*Dataset excerpt:*
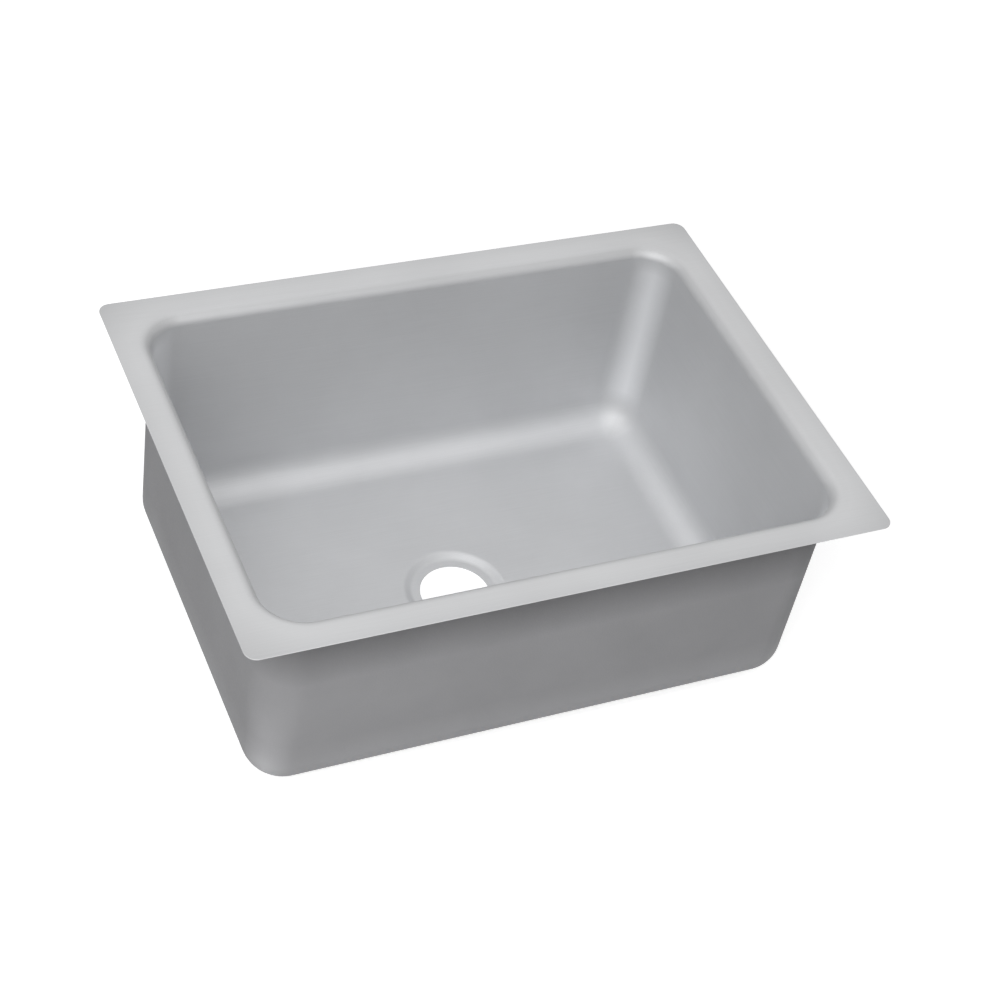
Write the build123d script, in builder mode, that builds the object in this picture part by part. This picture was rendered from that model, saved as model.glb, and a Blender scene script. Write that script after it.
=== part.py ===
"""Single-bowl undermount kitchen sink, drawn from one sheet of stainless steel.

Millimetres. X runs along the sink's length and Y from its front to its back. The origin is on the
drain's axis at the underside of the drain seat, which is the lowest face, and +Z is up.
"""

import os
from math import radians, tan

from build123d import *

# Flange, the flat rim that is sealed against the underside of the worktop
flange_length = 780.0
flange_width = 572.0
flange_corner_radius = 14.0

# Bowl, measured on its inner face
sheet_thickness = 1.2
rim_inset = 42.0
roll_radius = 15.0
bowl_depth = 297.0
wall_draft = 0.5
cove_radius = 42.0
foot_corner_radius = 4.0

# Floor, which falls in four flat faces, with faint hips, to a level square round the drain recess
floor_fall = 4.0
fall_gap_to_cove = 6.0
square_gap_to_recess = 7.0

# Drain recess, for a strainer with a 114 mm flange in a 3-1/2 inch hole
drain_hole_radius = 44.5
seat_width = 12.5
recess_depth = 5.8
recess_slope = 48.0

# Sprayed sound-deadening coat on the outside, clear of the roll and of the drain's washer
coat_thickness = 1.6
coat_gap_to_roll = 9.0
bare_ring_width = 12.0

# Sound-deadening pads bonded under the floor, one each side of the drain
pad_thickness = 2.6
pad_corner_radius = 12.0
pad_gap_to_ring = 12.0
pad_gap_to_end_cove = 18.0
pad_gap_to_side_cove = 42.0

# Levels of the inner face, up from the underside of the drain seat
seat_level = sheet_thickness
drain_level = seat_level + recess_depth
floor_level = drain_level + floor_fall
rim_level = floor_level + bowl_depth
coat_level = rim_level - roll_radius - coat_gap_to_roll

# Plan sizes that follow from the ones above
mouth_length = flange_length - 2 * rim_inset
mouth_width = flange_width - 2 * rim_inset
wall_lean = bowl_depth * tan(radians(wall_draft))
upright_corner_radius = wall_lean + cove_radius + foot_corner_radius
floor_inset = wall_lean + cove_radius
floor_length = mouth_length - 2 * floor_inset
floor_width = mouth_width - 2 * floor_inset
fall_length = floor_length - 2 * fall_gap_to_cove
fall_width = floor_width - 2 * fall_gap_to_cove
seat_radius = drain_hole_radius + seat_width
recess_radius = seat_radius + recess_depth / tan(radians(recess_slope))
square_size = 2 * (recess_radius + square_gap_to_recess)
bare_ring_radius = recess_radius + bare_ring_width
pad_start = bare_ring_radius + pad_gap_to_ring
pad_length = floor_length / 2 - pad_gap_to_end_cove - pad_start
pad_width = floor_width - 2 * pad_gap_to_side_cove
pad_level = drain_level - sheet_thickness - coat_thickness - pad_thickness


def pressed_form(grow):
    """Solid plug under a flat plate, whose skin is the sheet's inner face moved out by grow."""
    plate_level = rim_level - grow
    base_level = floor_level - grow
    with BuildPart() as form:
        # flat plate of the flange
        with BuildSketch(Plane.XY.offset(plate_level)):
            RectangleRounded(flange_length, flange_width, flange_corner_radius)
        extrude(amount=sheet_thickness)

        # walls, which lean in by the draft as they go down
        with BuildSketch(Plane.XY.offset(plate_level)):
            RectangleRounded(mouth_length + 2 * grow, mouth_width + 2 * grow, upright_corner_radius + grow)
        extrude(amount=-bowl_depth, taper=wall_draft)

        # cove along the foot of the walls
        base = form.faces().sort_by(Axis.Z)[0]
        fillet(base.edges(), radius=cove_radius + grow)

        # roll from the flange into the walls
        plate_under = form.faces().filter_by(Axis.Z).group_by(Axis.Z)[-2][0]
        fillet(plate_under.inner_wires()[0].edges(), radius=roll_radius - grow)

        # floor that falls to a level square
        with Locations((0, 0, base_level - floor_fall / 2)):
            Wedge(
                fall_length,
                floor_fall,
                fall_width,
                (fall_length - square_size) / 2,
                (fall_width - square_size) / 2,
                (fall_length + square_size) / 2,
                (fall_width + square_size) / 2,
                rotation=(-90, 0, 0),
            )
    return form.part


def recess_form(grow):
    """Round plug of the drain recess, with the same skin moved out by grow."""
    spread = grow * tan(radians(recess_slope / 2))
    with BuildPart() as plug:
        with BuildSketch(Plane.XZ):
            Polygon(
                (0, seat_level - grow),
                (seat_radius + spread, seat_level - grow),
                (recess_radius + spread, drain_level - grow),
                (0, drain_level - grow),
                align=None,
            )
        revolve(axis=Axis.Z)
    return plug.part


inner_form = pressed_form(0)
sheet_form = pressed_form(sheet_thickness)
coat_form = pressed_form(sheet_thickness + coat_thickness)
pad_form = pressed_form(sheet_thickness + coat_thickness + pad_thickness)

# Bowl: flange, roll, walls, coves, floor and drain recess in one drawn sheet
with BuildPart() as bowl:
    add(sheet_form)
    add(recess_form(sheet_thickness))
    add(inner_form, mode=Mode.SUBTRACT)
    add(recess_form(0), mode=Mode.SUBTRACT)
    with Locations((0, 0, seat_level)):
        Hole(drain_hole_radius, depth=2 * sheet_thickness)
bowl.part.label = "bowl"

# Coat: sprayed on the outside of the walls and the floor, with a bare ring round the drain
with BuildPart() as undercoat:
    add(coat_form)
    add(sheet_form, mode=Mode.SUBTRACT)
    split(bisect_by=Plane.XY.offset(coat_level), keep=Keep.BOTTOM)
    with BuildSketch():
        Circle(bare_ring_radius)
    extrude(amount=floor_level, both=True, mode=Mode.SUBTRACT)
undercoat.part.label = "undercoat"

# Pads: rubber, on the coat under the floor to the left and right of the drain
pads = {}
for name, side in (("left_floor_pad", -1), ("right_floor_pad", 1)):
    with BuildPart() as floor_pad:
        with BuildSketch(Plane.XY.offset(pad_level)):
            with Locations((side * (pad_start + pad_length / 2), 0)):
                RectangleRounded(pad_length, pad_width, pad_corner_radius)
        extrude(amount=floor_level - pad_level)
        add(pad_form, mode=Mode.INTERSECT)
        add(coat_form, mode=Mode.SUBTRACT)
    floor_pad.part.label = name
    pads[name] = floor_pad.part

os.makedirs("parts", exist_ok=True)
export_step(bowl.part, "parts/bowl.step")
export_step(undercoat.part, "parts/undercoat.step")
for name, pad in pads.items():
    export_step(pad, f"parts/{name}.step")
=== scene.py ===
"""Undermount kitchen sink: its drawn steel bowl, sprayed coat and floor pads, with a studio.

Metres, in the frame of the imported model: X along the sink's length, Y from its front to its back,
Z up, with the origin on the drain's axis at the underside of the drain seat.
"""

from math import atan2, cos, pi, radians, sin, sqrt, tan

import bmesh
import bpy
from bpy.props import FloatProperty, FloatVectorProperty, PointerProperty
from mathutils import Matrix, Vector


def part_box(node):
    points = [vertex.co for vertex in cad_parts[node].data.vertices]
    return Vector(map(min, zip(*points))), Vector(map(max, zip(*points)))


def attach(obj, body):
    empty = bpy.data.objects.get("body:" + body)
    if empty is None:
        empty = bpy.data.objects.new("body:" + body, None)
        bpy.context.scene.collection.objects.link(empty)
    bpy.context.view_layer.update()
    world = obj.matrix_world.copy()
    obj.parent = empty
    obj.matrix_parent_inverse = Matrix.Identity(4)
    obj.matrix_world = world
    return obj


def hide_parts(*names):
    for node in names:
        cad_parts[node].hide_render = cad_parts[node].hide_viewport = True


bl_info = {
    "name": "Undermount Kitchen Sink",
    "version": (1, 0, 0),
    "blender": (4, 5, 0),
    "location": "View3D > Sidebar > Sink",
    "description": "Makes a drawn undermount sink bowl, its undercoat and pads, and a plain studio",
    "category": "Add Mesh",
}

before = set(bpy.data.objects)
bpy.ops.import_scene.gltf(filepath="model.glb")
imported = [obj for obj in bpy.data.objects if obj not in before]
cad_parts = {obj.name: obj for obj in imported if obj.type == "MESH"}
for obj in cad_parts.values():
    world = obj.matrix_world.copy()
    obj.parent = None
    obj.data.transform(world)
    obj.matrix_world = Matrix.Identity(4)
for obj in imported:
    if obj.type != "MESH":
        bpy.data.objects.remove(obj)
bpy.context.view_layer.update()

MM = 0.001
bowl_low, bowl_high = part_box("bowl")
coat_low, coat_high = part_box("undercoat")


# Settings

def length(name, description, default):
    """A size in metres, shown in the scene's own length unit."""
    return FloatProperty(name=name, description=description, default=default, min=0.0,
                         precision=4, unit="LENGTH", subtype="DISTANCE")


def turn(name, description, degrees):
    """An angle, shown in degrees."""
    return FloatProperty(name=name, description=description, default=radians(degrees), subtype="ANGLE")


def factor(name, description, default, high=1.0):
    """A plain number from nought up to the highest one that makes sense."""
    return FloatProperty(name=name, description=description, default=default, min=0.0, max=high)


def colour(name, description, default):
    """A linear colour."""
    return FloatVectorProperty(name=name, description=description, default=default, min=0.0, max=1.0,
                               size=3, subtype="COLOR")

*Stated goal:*
Looking at the data above, return every line from the one with "add(pad_form, mode=Mode.INTERSECT)" down to the one with "zip(*points))), Vector(map(max, zip(*points)))", exactly and inclusively.

*The completed task:*
        add(pad_form, mode=Mode.INTERSECT)
        add(coat_form, mode=Mode.SUBTRACT)
    floor_pad.part.label = name
    pads[name] = floor_pad.part

os.makedirs("parts", exist_ok=True)
export_step(bowl.part, "parts/bowl.step")
export_step(undercoat.part, "parts/undercoat.step")
for name, pad in pads.items():
    export_step(pad, f"parts/{name}.step")
=== scene.py ===
"""Undermount kitchen sink: its drawn steel bowl, sprayed coat and floor pads, with a studio.

Metres, in the frame of the imported model: X along the sink's length, Y from its front to its back,
Z up, with the origin on the drain's axis at the underside of the drain seat.
"""

from math import atan2, cos, pi, radians, sin, sqrt, tan

import bmesh
import bpy
from bpy.props import FloatProperty, FloatVectorProperty, PointerProperty
from mathutils import Matrix, Vector


def part_box(node):
    points = [vertex.co for vertex in cad_parts[node].data.vertices]
    return Vector(map(min, zip(*points))), Vector(map(max, zip(*points)))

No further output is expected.